Camila bien lo sabe. Cuando habla del tema no lo rodea, no lo esquiva, apenas lo menciona, rápido, con las palabras que aunque no haya estado presa suenan con acento de tumba. “DecatánvenimodePontevedra. Mi mamámishermanosomoquince.”
–¿Por qué comenzaron?
–Para tener plata. Pero empezaron otras, a mí no me gustaba.
–¿Por qué?
–Tenía miedo. De los viejos. Que te peguen. Que te maten. Algunos son como vos, otros son más viejos.
–¿Cuánto cobran?
–Cinco pesos.
–¿Para qué usan la plata?
–Nos metemos en Zavaleta a fumar. Allá nos quedamos todo lo que podemos, hasta que perdés la cuenta de lo que fumaste.
–Tus amigos también fuman paco.
–No tengo amigos, tengo hermanos y primos, amigos hay cuando tenés droga y plata.
–¿Tus hermanos dónde están?
–Están por ahí... Mi mamá en la casa. Pero nunca vamos. Un día al año, ponele. Dormimos en la calle, con cartones y frazadas.
–¿Cómo es un día tuyo?
–Cuando me levanto desayuno, pido comida, si tengo plata me voy a Zavaleta. Puedo pasarme una semana fumando.
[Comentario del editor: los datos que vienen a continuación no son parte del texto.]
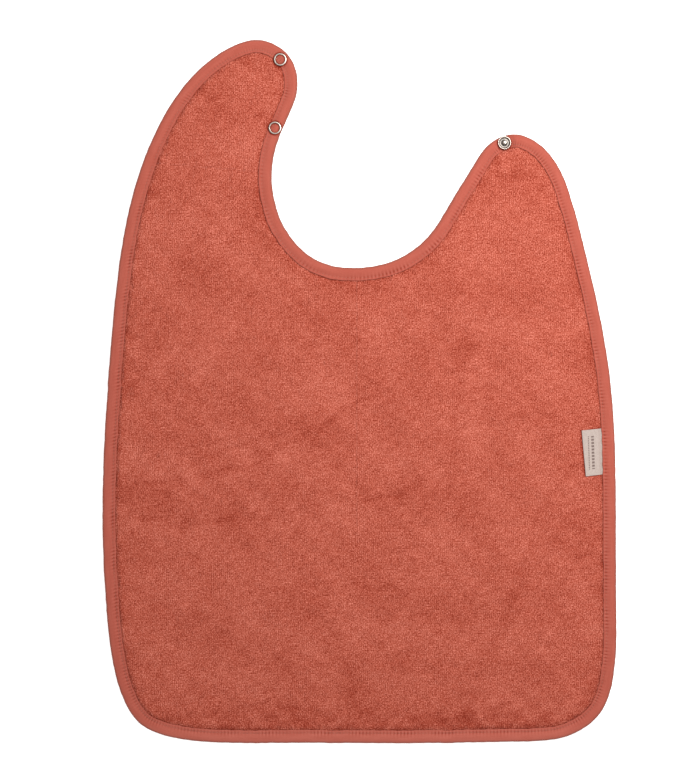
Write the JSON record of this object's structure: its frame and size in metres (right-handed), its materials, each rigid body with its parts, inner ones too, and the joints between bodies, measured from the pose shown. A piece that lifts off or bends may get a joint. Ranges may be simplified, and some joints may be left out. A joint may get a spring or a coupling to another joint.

–¿Cómo consiguen la plata?
–Es siempre igual. Antes yo no quería. Me parecía que estaba mal. Pero después no me di cuenta y empecé. Pasan muchos autos. Nos llevan arriba y hacés lo que los viejos quieren. Hacés eso y tardás un poco, depende de cuánto tarde el viejo.
–¿Antes qué hacías?
–Vendíamos medias y guantes con mi mamá. En el tren. Ganaba plata. Ella la guardaba y las cosas eran para mi casa.
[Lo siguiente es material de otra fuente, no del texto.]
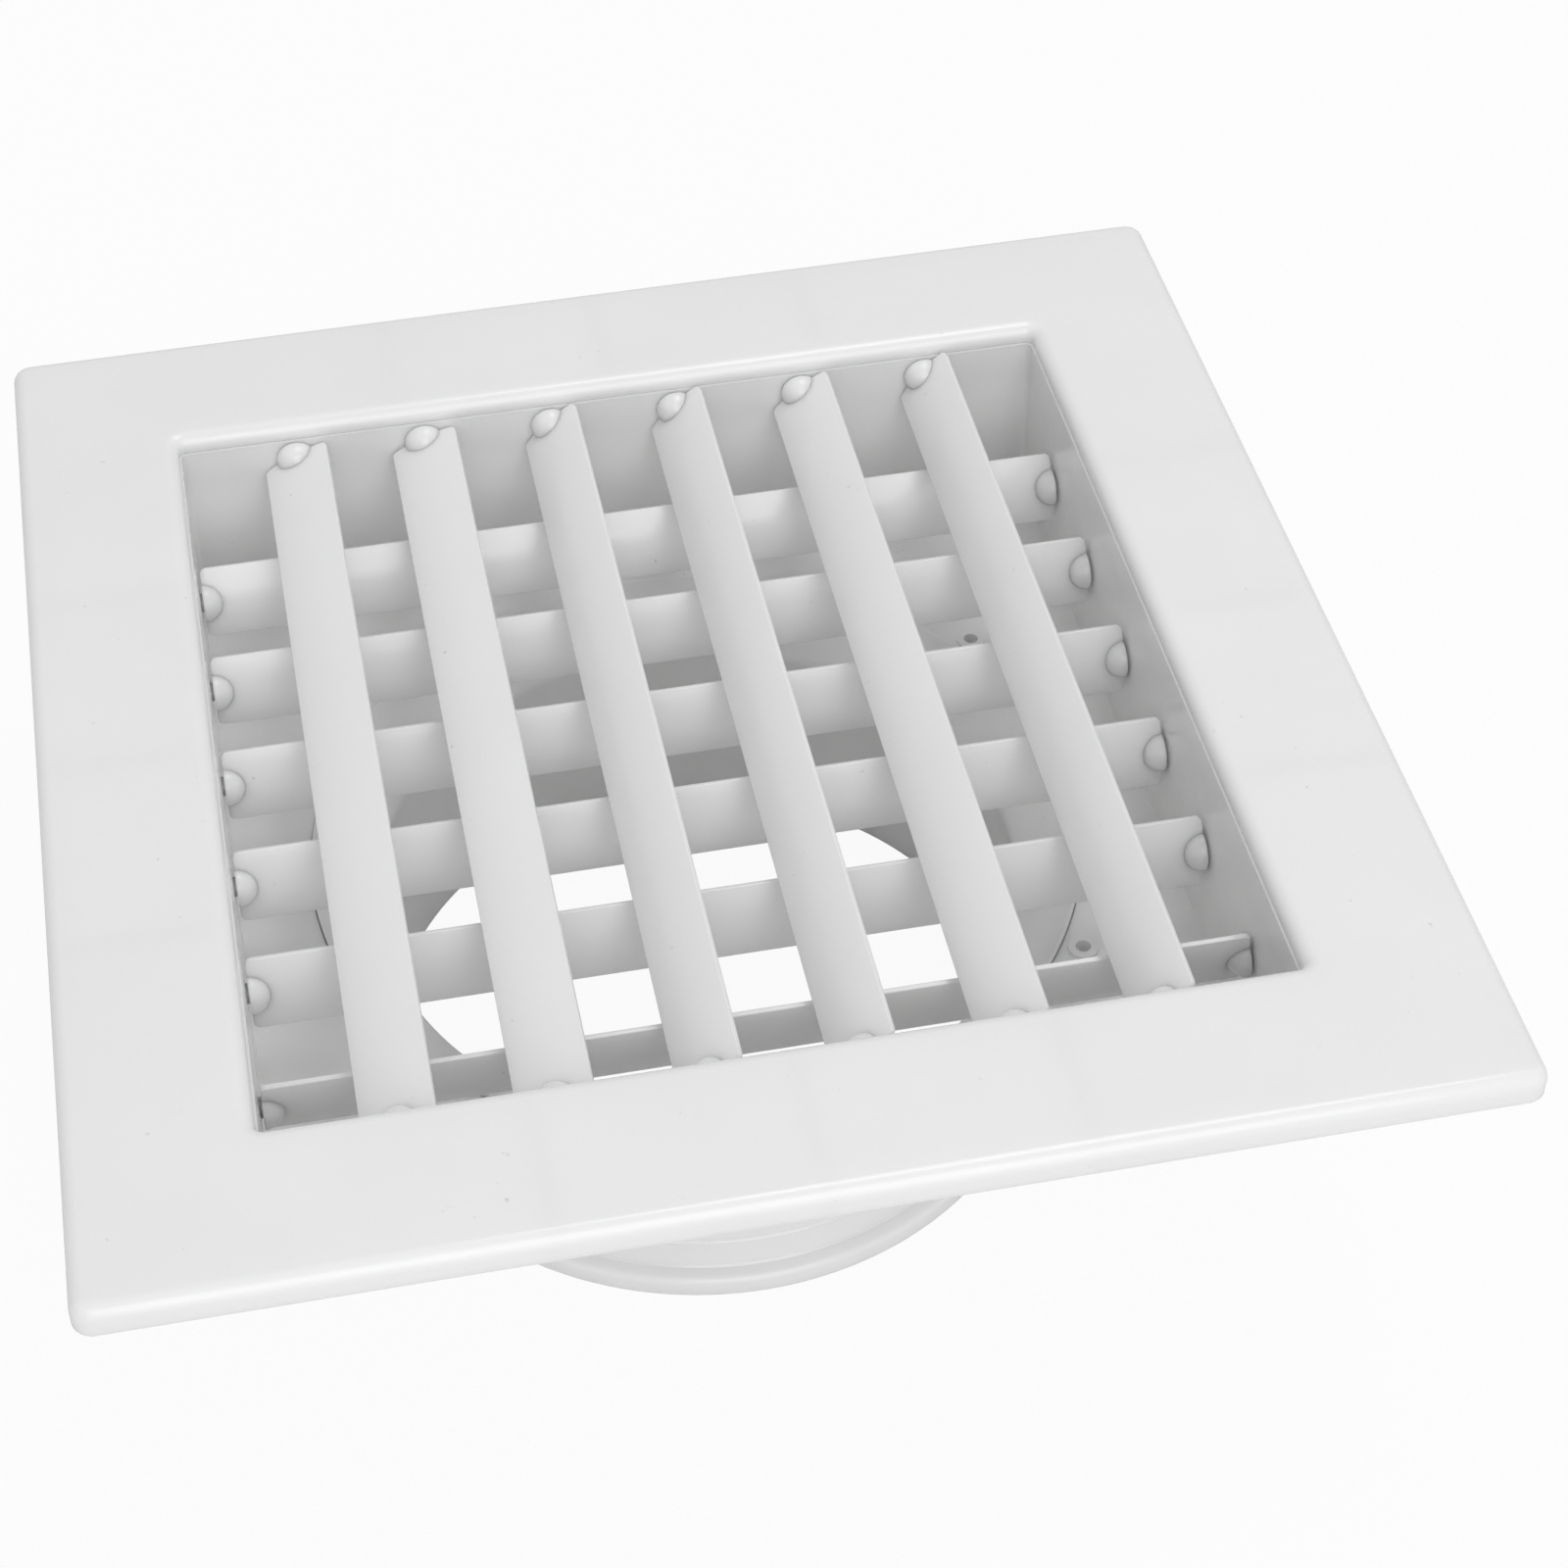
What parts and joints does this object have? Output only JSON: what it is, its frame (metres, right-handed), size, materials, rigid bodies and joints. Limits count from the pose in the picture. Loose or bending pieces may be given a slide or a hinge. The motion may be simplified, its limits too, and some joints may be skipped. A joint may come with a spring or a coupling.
{
  "type": "ceiling air vent",
  "caption": "Square ceiling air vent with a flat face frame, two crossed rows of pivoting blades in a box behind it, and a round duct collar with an end bead.",
  "frame": {"origin": "centre of the collar's end, at the bottom, where the vent stands", "axes": "+Z along the collar towards the face, +X to the right, +Y away from the viewer in the picture"},
  "size_m": [0.26, 0.26, 0.104],
  "materials": {
    "frame_white": "satin",
    "box_white": "satin",
    "collar_white": "satin",
    "blade_white": "satin"
  },
  "bodies": {
    "housing": {"face_frame": "frame_white", "plenum_box": "box_white", "duct_collar": "collar_white"},
    "front_blade_1": {"front_blade_1": "blade_white"},
    "front_blade_2": {"front_blade_2": "blade_white"},
    "front_blade_3": {"front_blade_3": "blade_white"},
    "front_blade_4": {"front_blade_4": "blade_white"},
    "front_blade_5": {"front_blade_5": "blade_white"},
    "front_blade_6": {"front_blade_6": "blade_white"},
    "rear_blade_1": {"rear_blade_1": "blade_white"},
    "rear_blade_2": {"rear_blade_2": "blade_white"},
    "rear_blade_3": {"rear_blade_3": "blade_white"},
    "rear_blade_4": {"rear_blade_4": "blade_white"},
    "rear_blade_5": {"rear_blade_5": "blade_white"},
    "rear_blade_6": {"rear_blade_6": "blade_white"}
  },
  "joints": [
    {"name": "front_pivot_1", "type": "hinge", "parent": "housing", "child": "front_blade_1", "pos_m": [-0.0705, 0, 0.0955], "axis": [0, -1, 0], "range_deg": [-26.4, 153.6]},
    {"name": "front_pivot_2", "type": "hinge", "parent": "housing", "child": "front_blade_2", "pos_m": [-0.0423, 0, 0.0955], "axis": [0, -1, 0], "range_deg": [-22.7, 157.3]},
    {"name": "front_pivot_3", "type": "hinge", "parent": "housing", "child": "front_blade_3", "pos_m": [-0.0141, 0, 0.0955], "axis": [0, -1, 0], "range_deg": [-42.7, 137.3]},
    {"name": "front_pivot_4", "type": "hinge", "parent": "housing", "child": "front_blade_4", "pos_m": [0.0141, 0, 0.0955], "axis": [0, -1, 0], "range_deg": [-45.1, 134.9]},
    {"name": "front_pivot_5", "type": "hinge", "parent": "housing", "child": "front_blade_5", "pos_m": [0.0423, 0, 0.0955], "axis": [0, -1, 0], "range_deg": [-38.9, 141.1]},
    {"name": "front_pivot_6", "type": "hinge", "parent": "housing", "child": "front_blade_6", "pos_m": [0.0705, 0, 0.0955], "axis": [0, -1, 0], "range_deg": [-50.6, 129.4]},
    {"name": "rear_pivot_1", "type": "hinge", "parent": "housing", "child": "rear_blade_1", "pos_m": [0, 0.07075, 0.0784], "axis": [1, 0, 0], "range_deg": [-63.4, 116.6]},
    {"name": "rear_pivot_2", "type": "hinge", "parent": "housing", "child": "rear_blade_2", "pos_m": [0, 0.04245, 0.0784], "axis": [1, 0, 0], "range_deg": [-70.6, 109.4]},
    {"name": "rear_pivot_3", "type": "hinge", "parent": "housing", "child": "rear_blade_3", "pos_m": [0, 0.01415, 0.0784], "axis": [1, 0, 0], "range_deg": [-71.6, 108.4]},
    {"name": "rear_pivot_4", "type": "hinge", "parent": "housing", "child": "rear_blade_4", "pos_m": [0, -0.01415, 0.0784], "axis": [1, 0, 0], "range_deg": [-70.7, 109.3]},
    {"name": "rear_pivot_5", "type": "hinge", "parent": "housing", "child": "rear_blade_5", "pos_m": [0, -0.04245, 0.0784], "axis": [1, 0, 0], "range_deg": [-71.8, 108.2]},
    {"name": "rear_pivot_6", "type": "hinge", "parent": "housing", "child": "rear_blade_6", "pos_m": [0, -0.07075, 0.0784], "axis": [1, 0, 0], "range_deg": [-101.2, 78.8]}
  ]
}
Camila es tía de Vanesa, la nena que se recupera lentamente en el Hogar Eva Pueblo y en un centro de día para tratar su adicción. Camila habló con ella por teléfono, dice. La nota mejor. Y le parece bien que se haya internado. “Yo no le deseo el mal a nadie.” Aunque a ella no le gusta pensar que también podría dejar la calle para buscar otro destino. No hay futuro, cree. Los operadores que la conocen consideran que podría ser necesario internarla pronto: su salud se deteriora con prisa. La tos es el inequívoco sonido de sus pulmones dañados. Ya perdió un bebé, hace pocos meses, en la calle, sin recibir asistencia médica. Es demasiado fuerte en su vulnerabilidad extrema. Tanto que para los profesionales que la siguen es demasiado peligroso ese ánimo siempre altivo, ese orgullo con el que habla de su vida aunque describa lo siniestro sin quebrarse, riéndose de a ratos de sus días de piba en jaque. “A mí dejame así, que me pongo a fumar seis o siete días, y listo, no jodo a nadie.”
* Los nombres de las niñas han sido cambiados.